Its not like Rasmus had 6 or 7 and the top guy had 8. Rasmus had 3 and the top guy had 14.
I got to 20 Angels games this season and I can tell you first hand that Torii Hunter’s arm is not any better than Gwynn Jr’s arm today. Its not that people don’t run on him, its that he just doesn’t make the throws anymore. Of Hunter, Rasmus, Jones and Kemp, Hunter had the lowest percentage of runners held. So people were running on him.
Rasmus had the lowest percentage of balls in play that resulted in outs of those 4 too. Rasmus was 9th in % of runners held in baseball. He is an above average, but not top flight fielder at the CF position. Neither is Hunter anymore.

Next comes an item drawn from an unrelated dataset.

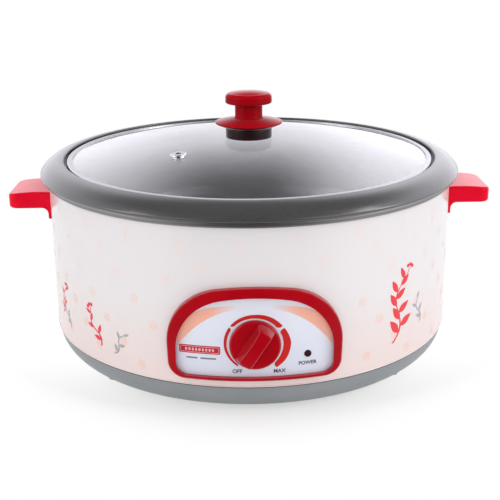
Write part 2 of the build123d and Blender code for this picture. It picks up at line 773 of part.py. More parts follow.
def make_dial():
    tip = dial_tip_y
    skirt = rod_y(dial_radius, dial_back_y, dial_front_y, 0, dial_z)
    skirt = fillet(skirt.edges().group_by(Axis.Y)[0], dial_skirt_round)
    half = dial_grip_width / 2
    reach = dial_radius - dial_grip_inset
    depth = dial_front_y + dial_skirt / 2 - tip
    root = Rectangle(2 * (half + dial_grip_draft), 2 * dial_radius)
    draft = math.degrees(math.atan(dial_grip_draft / depth))
    facing = Pos(0, tip + depth, dial_z) * Rot(X=90)
    grip = facing * (extrude(root, depth, taper=draft)
                     & Pos(0, 0, depth / 2) * Cone(reach, reach - dial_grip_lean, depth))
    grip &= rod_x(dial_grip_crown, 2 * dial_radius, 0, tip + dial_grip_crown, dial_z)
    knob = skirt + fillet(grip.edges() - grip.edges().group_by(Axis.Y)[-1], dial_grip_round)
    hub_radius = shaft_radius + dial_hub_wall
    clip_inner = hub_radius + screw_gap / 2
    clip_outer = clip_inner + clip_wall
    clip_front = dial_back_y - clip_air - clip_length
    knob += rod_y(hub_radius, dial_back_y, hub_end_y, 0, dial_z)
    bore_end = dial_back_y - dial_bore_depth
    knob -= rod_y(shaft_radius, hub_end_y + overrun, bore_end, 0, dial_z) - shaft_flat_block(far)
    spring_room = rod_y(clip_outer + clip_air, dial_back_y, clip_front - clip_air, 0, dial_z)
    knob -= spring_room - rod_y(hub_radius, dial_back_y + overrun, clip_front - overrun, 0, dial_z)
    keep("dial_knob", dial_turn(knob))

    clip = rod_y(clip_outer, dial_back_y - clip_air, clip_front, 0, dial_z)
    clip -= rod_y(clip_inner, dial_back_y, clip_front - overrun, 0, dial_z)
    clip -= block(-clip_wall, clip_wall, clip_front - overrun, dial_back_y, dial_z, dial_z + dial_radius)
    keep("shaft_clip", dial_turn(clip))

    shaft = rod_y(shaft_radius, bore_end + clip_air, bracket_back_y + shaft_depth, 0, dial_z)
    keep("thermostat_shaft", dial_turn(shaft - shaft_flat_block(hub_end_y + overrun)))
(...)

November 20th, 2009 at 8:11 am (#)
No, he didn’t have 130 chances to throw runners out. There were 141 opportunities for runners to go, and 73 of them held. In a sample size of 68 opportunities, anything can happen. Eric Owens can hit .300 in 68-at bats.
I don’t know whether Rasmus is a good defensive CF or not, but I do know he doesn’t have a “pop gun,” Juan Pierre-type arm, as alleged. I also know that assists don’t measure arm strength.
November 21st, 2009 at 8:36 pm (#)
Tom,
It was a full season, not a small sample size. Rasmus had some nice scouting reports and failed to live up to them with his bat his baserunning or his arm.
Its real obvious why he was overlooked on the writers votes.
You can try to argue the points all you want, but the writers didn’t think he did a good job.
As for me, I understand why they didn’t vote for him.
Poor job with the bat.
Among lowest fielding percentages.
Among lowest assists.
Among lower runners held rates.
He didn’t do well amongst CF and Coghlan had a GREAT year with the bat and stealing bases in his first year in the outfield.
Rasmus may rebound and become what everyone thought he would be, or he may go the way of alot of prospects and fade away.
November 21st, 2009 at 9:12 pm (#)
I’m not arguing that Rasmus deserved any more consideration for the ROY than he received. The only point I’ve made is that you can’t extrapolate a “pop-gun” arm from a low number of assists. There may be a lot of reasons why he didn’t throw many runners out, but arm strength isn’t one of them.